For the Rohingya, it is nearly impossible to claim their civil and social rights for protection from the government of Myanmar, who denies them their rights.
As presently outcry and condemnation toward the Myanmar government could risk incoming humanitarian assistance at the expense of the Rohingya, the Asean should maintain its mediatory role and buffering other organisations or state members that employ a bolder approach to the crisis, such as the United Nations and Indonesia.
Malaysia’s direct confrontation, as evinced when Prime Minister Najib Razak condemned the Myanmar government on the ground of human rights abuses and questioned credibility of Myanmar’s Nobel Peace Prize winner Aung San Suu Kyi, was proven ineffective.
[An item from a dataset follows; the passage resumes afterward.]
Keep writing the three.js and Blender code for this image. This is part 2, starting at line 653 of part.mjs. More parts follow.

Learning from that, the Indonesian government took diplomatic action by approaching key influential leaders at regional and international levels.
Among other urgent actions, ensuring protection for the Rohingya is imperative. The AHA Center is technically competent to coordinate protection for humanity.
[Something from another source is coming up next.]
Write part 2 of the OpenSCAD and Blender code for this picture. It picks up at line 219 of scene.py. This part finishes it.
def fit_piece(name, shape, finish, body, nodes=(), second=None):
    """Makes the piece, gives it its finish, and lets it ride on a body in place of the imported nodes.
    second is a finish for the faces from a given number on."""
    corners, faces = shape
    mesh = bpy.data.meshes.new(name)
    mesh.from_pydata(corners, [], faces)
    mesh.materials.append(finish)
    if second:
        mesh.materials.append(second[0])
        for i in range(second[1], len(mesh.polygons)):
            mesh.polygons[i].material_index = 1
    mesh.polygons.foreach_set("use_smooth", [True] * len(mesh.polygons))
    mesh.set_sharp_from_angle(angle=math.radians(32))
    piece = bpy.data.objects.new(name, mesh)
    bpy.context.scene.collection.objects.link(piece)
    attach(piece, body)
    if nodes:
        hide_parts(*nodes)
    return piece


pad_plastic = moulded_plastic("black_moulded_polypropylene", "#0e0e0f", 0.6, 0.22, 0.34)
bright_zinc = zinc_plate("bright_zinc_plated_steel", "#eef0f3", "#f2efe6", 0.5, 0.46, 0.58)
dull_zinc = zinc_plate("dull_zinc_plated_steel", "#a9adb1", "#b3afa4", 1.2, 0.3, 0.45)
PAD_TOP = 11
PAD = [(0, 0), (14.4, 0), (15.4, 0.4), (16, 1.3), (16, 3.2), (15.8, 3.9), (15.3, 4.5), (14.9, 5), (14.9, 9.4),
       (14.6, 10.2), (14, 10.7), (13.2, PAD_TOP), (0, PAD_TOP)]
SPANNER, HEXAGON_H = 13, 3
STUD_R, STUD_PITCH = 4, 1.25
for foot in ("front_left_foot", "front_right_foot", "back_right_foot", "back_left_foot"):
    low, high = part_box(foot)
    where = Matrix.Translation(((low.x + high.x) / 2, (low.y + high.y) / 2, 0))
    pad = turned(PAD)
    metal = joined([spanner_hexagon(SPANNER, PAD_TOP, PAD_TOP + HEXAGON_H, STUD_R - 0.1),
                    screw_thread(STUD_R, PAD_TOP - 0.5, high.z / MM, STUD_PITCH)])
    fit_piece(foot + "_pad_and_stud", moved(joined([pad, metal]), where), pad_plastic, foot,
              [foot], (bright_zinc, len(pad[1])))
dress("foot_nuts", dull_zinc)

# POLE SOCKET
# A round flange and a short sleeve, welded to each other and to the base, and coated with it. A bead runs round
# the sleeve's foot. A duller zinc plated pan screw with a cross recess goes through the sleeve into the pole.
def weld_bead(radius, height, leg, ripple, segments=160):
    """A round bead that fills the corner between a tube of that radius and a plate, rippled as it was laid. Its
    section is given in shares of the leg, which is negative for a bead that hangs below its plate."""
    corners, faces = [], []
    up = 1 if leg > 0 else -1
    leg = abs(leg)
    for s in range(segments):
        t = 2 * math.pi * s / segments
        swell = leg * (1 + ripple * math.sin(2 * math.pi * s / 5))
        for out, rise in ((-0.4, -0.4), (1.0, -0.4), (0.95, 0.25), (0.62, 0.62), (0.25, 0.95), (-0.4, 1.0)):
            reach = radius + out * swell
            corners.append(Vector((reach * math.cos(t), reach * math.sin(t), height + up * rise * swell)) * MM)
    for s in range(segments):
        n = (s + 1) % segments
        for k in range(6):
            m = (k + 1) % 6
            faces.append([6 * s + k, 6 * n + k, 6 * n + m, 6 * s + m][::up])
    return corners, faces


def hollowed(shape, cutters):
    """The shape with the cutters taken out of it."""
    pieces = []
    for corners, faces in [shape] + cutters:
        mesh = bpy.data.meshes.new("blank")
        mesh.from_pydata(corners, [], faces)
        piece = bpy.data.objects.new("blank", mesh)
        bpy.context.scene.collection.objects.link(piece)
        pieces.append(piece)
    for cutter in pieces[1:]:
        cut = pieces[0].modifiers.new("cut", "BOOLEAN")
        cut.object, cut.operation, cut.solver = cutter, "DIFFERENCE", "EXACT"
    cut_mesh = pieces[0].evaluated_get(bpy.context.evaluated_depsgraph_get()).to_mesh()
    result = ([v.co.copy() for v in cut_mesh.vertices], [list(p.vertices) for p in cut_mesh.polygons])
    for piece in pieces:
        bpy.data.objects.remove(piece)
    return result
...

Moreover, reinforcing a comprehensive risk analysis into Asean’s Agreement on Disaster Management and Emergency Response (AADMER) framework can institutionalise discourse and analysis about risks, protection, vulnerability and human rights.
Fostering sustainable resolution for the Rohingya by any means, including through the facilitation of proper institutional dialogues between the government of Myanmar, ethnic minorities and Rohingya’s militias, should be sought in order to resolve underlying legitimacy issues facing the Rohingya.
All in all, tackling such a complex humanitarian situation such as the crisis has to be conducted by changing the political and societal structure, which requires a thorough analysis and smart diplomatic moves.
The writer is an emergency response specialist at Plan International Indonesia.